Le 18 juin 1788, c’est la rentrée du voyageur à Weimar. Il y donne le spectacle de cette étonnante métamorphose qui surprit tant le cercle de ses amis. La Steifheit, la raideur guindée, tel sera désormais le caractère habituel des discours comme des attitudes de Gœthe, jadis si pleinement dégelé par sa période wertherienne, puis si heureusement assoupli à la politesse de cour par l’influence de Charlotte. Disposition en partie héritée de son père que cette apparence gourmée, qui est dès lors en voie de s’accentuer grandement chez lui avec les progrès de l’âge. Disposition plus d’une fois remarquée, au surplus, par ses amis dès le temps de sa jeunesse, mais que l’ivresse du succès avait un instant supprimée et comme fondue dans sa personne à l’heure de Gœtz et de Werther, en attendant que Mme de Stein lui eût appris à la combattre par la prévenance, la cordialité et la loquacité volontaires dans ses relations sociales.

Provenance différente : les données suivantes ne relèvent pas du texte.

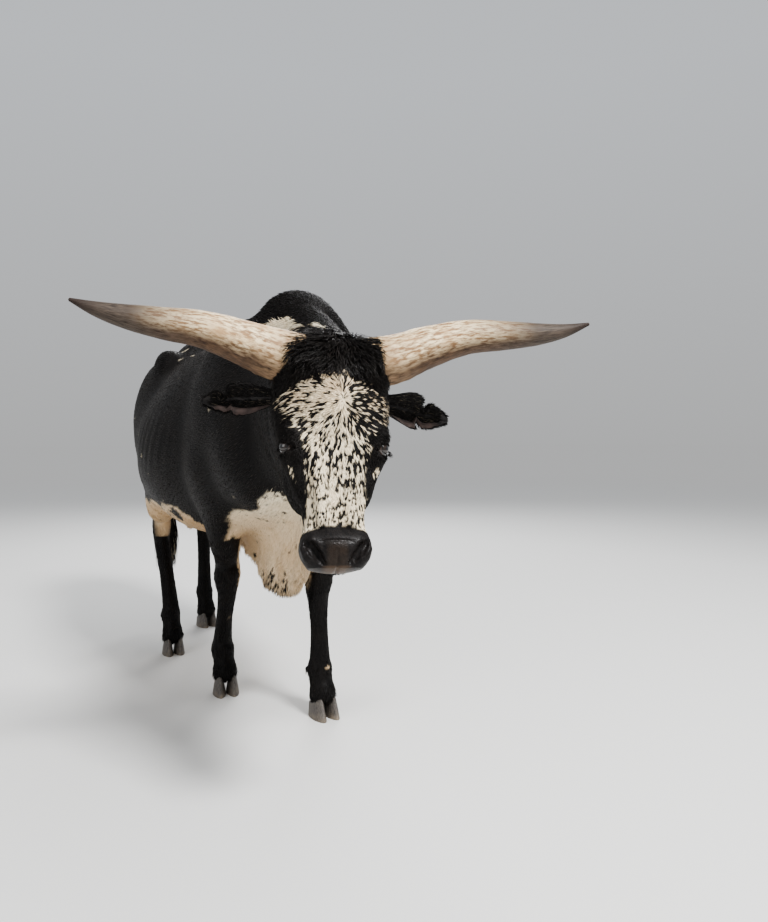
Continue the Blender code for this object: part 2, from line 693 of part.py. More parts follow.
def lid_opening(side):
    """Almond opening between the lids, flaring outwards."""
    points = []
    for height, flare in ((0.002, 1.0), (0.018, 1.0), (0.045, 1.5)):
        for k in range(14):
            angle = 2.0 * math.pi * k / 14
            points.append((0.0185 * flare * math.cos(angle),
                           0.0105 * flare * math.sin(angle) * (0.55 + 0.45 * abs(math.sin(angle))),
                           height))
    faces = [tuple(reversed(range(14))), tuple(range(28, 42))]
    for i in range(2):
        for k in range(14):
            a = i * 14 + k
            b = i * 14 + (k + 1) % 14
            faces.append((a, b, b + 14, a + 14))
    made = mesh_object("opening", points, faces)
    made.data.transform(eye_frame(side))
    orient(made)
    return made


def claw(name, which, grow=0.0):
    """One of a foot's two claws: flat sole, sloping wall, toe to the front."""
    foot = FEET[name][0]
    turn = (math.radians(5.0) if foot[0] > 0 else math.radians(-5.0))
    if name.startswith("fore"):
        turn -= math.radians(6.0)
    sides = 14
    points = []
    for share, inset in ((0.0, 0.0), (0.45, 0.0035), (1.0, 0.0085)):
        for k in range(sides):
            angle = 2.0 * math.pi * k / sides
            x = math.sin(angle)
            y = -math.cos(angle)
            length = CLAW_LENGTH / 2.0 - inset * (2.2 if y < 0 else 0.3)
            wide = CLAW_WIDTH / 2.0 - inset
            top = CLAW_HEIGHT * (0.80 - 0.26 * y)
            points.append((x * wide * (1.0 - 0.22 * max(-y, 0.0) ** 2), y * length
                           + inset * 0.9, share * top))
    faces = [tuple(range(sides)), tuple(reversed(range(2 * sides, 3 * sides)))]
    for i in range(2):
        for k in range(sides):
            a = i * sides + k
            b = i * sides + (k + 1) % sides
            faces.append((a, a + sides, b + sides, b))
    made = mesh_object("claw", points, faces)
    orient(made)
    if grow:
        wider = grown(made, "grown", grow)
        bpy.data.objects.remove(made, do_unlink=True)
        made = wider
    place = Matrix.Translation(Vector((foot[0], foot[1], 0.0))) @ Matrix.Rotation(turn, 4, "Z")
    made.data.transform(place @ Matrix.Translation(Vector((which * (CLAW_WIDTH / 2.0 + 0.0012), 0, 0))))
    return made


def tail_path():
    return smooth_path(((-0.005, 1.165, 1.225), (-0.010, 1.275, 1.190), (-0.018, 1.330, 1.080),
                        (-0.026, 1.345, 0.900), (-0.030, 1.345, 0.720), (-0.032, 1.350, 0.560)))


def lock(root, along, length, radius, bend, up):
    """Tapered lock of hair from its root, curving by bend towards its tip."""
    t = np.linspace(0.0, 1.0, 5)
    path = np.asarray(root) + np.outer(t, along) * length + np.outer(t ** 2, bend) * length
    return sweep("lock", path, radius * np.array((0.8, 1.0, 0.85, 0.5, 0.10)), 4, 0.6, up)


def poll_locks():
    """Shaggy hair over the poll: parted in the middle, falling outwards and down the forehead."""
    locks = []
    for row in range(5):
        for side in (-1.0, 1.0):
            for k in range(3):
                across = side * (0.010 + 0.026 * k + (0.011 if row % 2 else 0.0))
                down_face = 0.030 - 0.031 * row - 0.06 * abs(across)
                guess = from_head((across, -0.01 if row else 0.03, down_face))
                root = settle(bull, guess[None], 0.03, 8)[0]
                out = gradient(bull, root[None])[0]
                out /= np.linalg.norm(out)
                wave = math.sin(2.3 * k + 1.7 * row + side)
                room = max(12.0 * (0.072 - abs(across)), 0.0)
                aside = side * min(0.75 - 0.16 * row, room) + 0.10 * wave
                flow = from_head((aside, -0.5, -0.55 - 0.12 * row)) - from_head((0, 0, 0))
                along = flow - flow @ out * out
                along = along / np.linalg.norm(along) + (0.30 - 0.03 * row) * out
                length = 0.056 + 0.008 * math.sin(3.1 * k + row) + 0.004 * row
                bend = -0.30 * out + 0.12 * wave * np.cross(out, along)
                locks.append(lock(root - 0.007 * out, along, length, 0.0142, bend, out))
    return locks


def switch():
    """Bushy end of the tail: a core with tapered locks rooted round it, hanging and crossing."""
    x, y, z = tail_path()[-1]
    z -= GAP
    drop = np.linspace(0.0, 0.30, 7)
    core = np.stack([x + 0 * drop, y + 0.02 * drop, z - drop], 1)
    radii = (0.0165, 0.022, 0.026, 0.025, 0.020, 0.013, 0.003)
    made = sweep("tail_switch", core, radii, 8, up=(0, 1, 0))
    locks = []
    for row in range(4):
        for k in range(5):
            angle = math.tau * (k + 0.5 * row) / 5.0
            out = np.array((math.cos(angle), math.sin(angle), 0.0))
            root = np.array((x, y, z - 0.020 - 0.060 * row)) + 0.010 * out
            along = np.array((0.0, 0.0, -1.0)) + out * (0.36 - 0.04 * row)
            swirl = 0.10 * math.sin(1.9 * k + row) * np.array((-out[1], out[0], 0.0))
            locks.append(lock(root, along, 0.135 + 0.020 * math.sin(2.0 * k + 1.3 * row), 0.0135,
                              swirl - 0.20 * out, out))
    boolean(made, locks, "UNION")
    keep_largest(made)
    return made


def main():
    clear_scene()
    points, quads = polygonise(bull, (-0.50, -1.02, 0.02), (0.46, 1.46, 1.48), BODY_STEP)
    torso = mesh_object("torso", points, quads)
    decimate(torso, BODY_SHARE)
    points, quads = polygonise(lambda p: np.maximum(bull(p), p[:, 1] + 0.43),
                               (-0.50, -1.02, 0.45), (0.16, -0.36, 1.30), HEAD_STEP)
    head_piece = mesh_object("head", points, quads)
    decimate(head_piece, HEAD_SHARE)

    level = head_matrix(slope=0.0)
    face = dict(centre=(0, -0.22, -0.25), size=(0.9, 0.76, 1.2), frame=level)
    boolean(head_piece, [block("inside", **face)], "INTERSECT")
    keep_largest(head_piece)
    boolean(torso, [block("outside", grow=GAP, **face)], "DIFFERENCE")
    keep_largest(torso)

    pieces = {"head": head_piece, "torso": torso}
    pieces["neck"] = part_off(torso, "neck", centre=(0, -0.74, 0.8), size=(1.4, 1.0, 1.9))
    pieces["hump"] = part_off(torso, "hump", centre=(0.03, 0.0, 1.55), size=(0.8, 0.56, 0.5))
    for name, (foot, top, middle, low) in FEET.items():
        side = 1.0 if foot[0] > 0 else -1.0
        if name.startswith("fore"):
            where = dict(centre=(side * 0.262, foot[1] + 0.02, 0.1925), size=(0.5, 0.26, 0.585))
        else:
            lean = math.atan2(middle[1] - top[1], top[2] - middle[2])
            point = 0.45 * np.array(top) + 0.55 * np.array(middle)
            down = np.array((0.0, math.sin(lean), -math.cos(lean)))
            centre = point + down * 0.50
            where = dict(centre=(side * 0.30, centre[1], centre[2]), size=(0.49, 1.40, 1.00),
                         turn=(lean, 0.0, 0.0))
        piece = part_off(torso, name, **where)
        for which in (-1, 1):
            boolean(piece, [claw(name, which, GAP)], "DIFFERENCE")
        keep_largest(piece)
        pieces[name] = piece
        for which in (-1, 1):
            label = name.replace("leg", "claw") + ("_outer" if which * side > 0 else "_inner")
            pieces[label] = claw(name, which)
            pieces[label].name = label

    path = tail_path()
    radii = np.interp(np.arange(len(path)), (0, 4, 9, len(path) - 1), (0.034, 0.027, 0.020, 0.016))
    pieces["tail"] = sweep("tail", path, radii, 8, up=(1, 0, 0))
    deeper = path.copy()
    deeper[0] -= GAP * (path[1] - path[0]) / np.linalg.norm(path[1] - path[0])
    boolean(torso, [sweep("tail_fit", deeper, radii + GAP, 8, up=(1, 0, 0))], "DIFFERENCE")
    keep_largest(torso)
    pieces["tail_switch"] = switch()

    locks = poll_locks()
    fit = grown(head_piece, "fit")
    sockets = []
    for side, word in ((1, "left"), (-1, "right")):
        pieces["eye_" + word] = eyeball(side)
        sockets += [eyeball(side, GAP), lid_opening(side)]
    boolean(head_piece, sockets, "DIFFERENCE")
    keep_largest(head_piece)
    for side, word in ((1, "left"), (-1, "right")):
        for make, label in ((horn, "horn_"), (ear, "ear_")):
            piece = make(side)
            for lock_piece in locks:
                boolean(lock_piece, [grown(piece, "cutter")], "DIFFERENCE")
            boolean(piece, [copy_of(fit, "cutter")], "DIFFERENCE")
            keep_largest(piece)
            pieces[label + word] = piece
    bpy.data.objects.remove(fit, do_unlink=True)
    boolean(head_piece, [lock_piece for lock_piece in locks if lock_piece.data.polygons], "UNION")
    keep_largest(head_piece)

    looks = (
        ("horn", material("horn", (0.62, 0.55, 0.42), 0.55)),
        ("eye", material("eye", (0.020, 0.012, 0.008), 0.08)),
        ("claw", material("hoof", (0.10, 0.095, 0.09), 0.50)),
        ("switch", material("tail_hair", (0.015, 0.014, 0.013), 0.60)),
        ("", material("black_coat", (0.012, 0.012, 0.014), 0.42)),
    )
    low = np.full(3, 9.0)
    high = np.full(3, -9.0)
    for piece in pieces.values():
        box = np.array([v.co for v in piece.data.vertices])
        low = np.minimum(low, box.min(0))
        high = np.maximum(high, box.max(0))
    shift = Vector((-(low[0] + high[0]) / 2.0, -(low[1] + high[1]) / 2.0, -low[2]))
    for label, piece in pieces.items():
        piece.name = label
        piece.data.name = label
        piece.data.transform(Matrix.Translation(shift))
        piece.data.materials.clear()
        piece.data.materials.append(next(look for key, look in looks if key in label))
        piece.data.shade_smooth()
        piece.data.set_sharp_from_angle(angle=math.radians(40.0))
    return shift


SHIFT = main()
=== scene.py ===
"""Nguni bull at life size: hide, coat, horns, ears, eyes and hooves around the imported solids.

Metres, +Z up; the bull faces -Y and its left is at +X. Its forms are worked out in a frame
with y = 0 under the hump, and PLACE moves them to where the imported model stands.
"""
import math

import bmesh
import bpy
import numpy as np
from mathutils import Matrix, Vector


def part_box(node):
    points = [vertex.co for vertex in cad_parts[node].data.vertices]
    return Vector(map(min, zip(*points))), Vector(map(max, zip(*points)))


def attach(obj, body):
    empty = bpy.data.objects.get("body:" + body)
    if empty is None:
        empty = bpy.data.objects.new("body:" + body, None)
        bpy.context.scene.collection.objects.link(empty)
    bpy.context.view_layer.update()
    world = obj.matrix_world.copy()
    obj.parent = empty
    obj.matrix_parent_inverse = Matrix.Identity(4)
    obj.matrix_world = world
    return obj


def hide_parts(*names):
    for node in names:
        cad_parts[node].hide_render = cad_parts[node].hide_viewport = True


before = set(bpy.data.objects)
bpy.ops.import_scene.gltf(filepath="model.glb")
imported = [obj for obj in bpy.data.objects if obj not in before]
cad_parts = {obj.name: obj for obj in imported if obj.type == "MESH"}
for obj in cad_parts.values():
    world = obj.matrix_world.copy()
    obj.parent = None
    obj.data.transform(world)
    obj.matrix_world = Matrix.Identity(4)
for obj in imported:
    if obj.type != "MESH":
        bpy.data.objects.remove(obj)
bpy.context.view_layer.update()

# Hide. One skin over the whole body, from the muzzle to the root of the tail switch. It is the
# outer face of named masses of muscle, fat and bone that melt into each other, and it lies
# under the solids' surface by the depth of the short coat.
COAT_DEPTH = 0.0025
SKIN_STEP = 0.0163

HEAD_TURN = math.radians(20.0)
FACE_SLOPE = math.radians(18.0)
HEAD_ROLL = math.radians(1.5)
POLL = (-0.172, -0.687, 1.121)
EYE = (0.1050, 0.0315, -0.247)
EYE_RADIUS = 0.0195


def head_matrix(slope=FACE_SLOPE):
    """Frame of the head: turned about Z, leaned about X by the slope, then rolled about Y."""
    return (Matrix.Translation(Vector(POLL)) @ Matrix.Rotation(-HEAD_TURN, 4, "Z")
            @ Matrix.Rotation(-slope, 4, "X") @ Matrix.Rotation(HEAD_ROLL, 4, "Y"))


HEAD = np.array(head_matrix())
low_corner, high_corner = (np.array(v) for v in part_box("eye_left"))
PLACE = (low_corner + high_corner) / 2.0 - (np.array(EYE) @ HEAD[:3, :3].T + HEAD[:3, 3])


def to_head(p):
    """Head coordinates of points: x to the bull's left, y back, z up the face from the poll."""
    return (p - HEAD[:3, 3]) @ HEAD[:3, :3]


def from_head(q):
    """Body coordinates of points given in the head's frame."""
    return np.asarray(q) @ HEAD[:3, :3].T + HEAD[:3, 3]


def mirrored(p):
    """Points folded onto the bull's left: their sideways place is made positive."""
    return np.column_stack([np.abs(p[:, 0]), p[:, 1], p[:, 2]])


def curve(t, knots, values):
    """Cubic through the knots with slopes from their neighbours, level beyond the ends."""
    knots = np.asarray(knots, float)
    values = np.asarray(values, float)
    t = np.clip(t, knots[0], knots[-1])
    i = np.clip(np.searchsorted(knots, t) - 1, 0, len(knots) - 2)
    slope = np.gradient(values, knots)
    h = knots[i + 1] - knots[i]
    u = (t - knots[i]) / h
    return ((1 + 2 * u) * (1 - u) ** 2 * values[i] + u * (1 - u) ** 2 * h * slope[i]
            + u * u * (3 - 2 * u) * values[i + 1] + u * u * (u - 1) * h * slope[i + 1])


def smooth_path(joints, parts=3):
    """Rounded line through the joints, with parts steps to each span."""
    joints = np.asarray(joints, float)
    t = np.arange(len(joints), dtype=float)
    fine = np.linspace(0.0, len(joints) - 1.0, (len(joints) - 1) * parts + 1)
    return np.stack([curve(fine, t, joints[:, k]) for k in range(joints.shape[1])], 1)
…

Peut-être cette attitude traduisit-elle, pour une part, après 1788, l’embarras né d’une assez évidente palinodie morale et bientôt d’une fausse situation conjugale. Lui-même en expliqua plus tard la genèse en ces termes : « Mes amis, au lieu de comprendre mes regrets (de l’Italie) et de me consoler, me réduisirent au désespoir. Mon ravissement à propos d’objets éloignés, à peine connus d’eux, mes souffrances, mes plaintes, sur ce que je venais de perdre semblaient les blesser. Je fus sevré de toute sympathie : nul ne comprenait plus mon langage ! »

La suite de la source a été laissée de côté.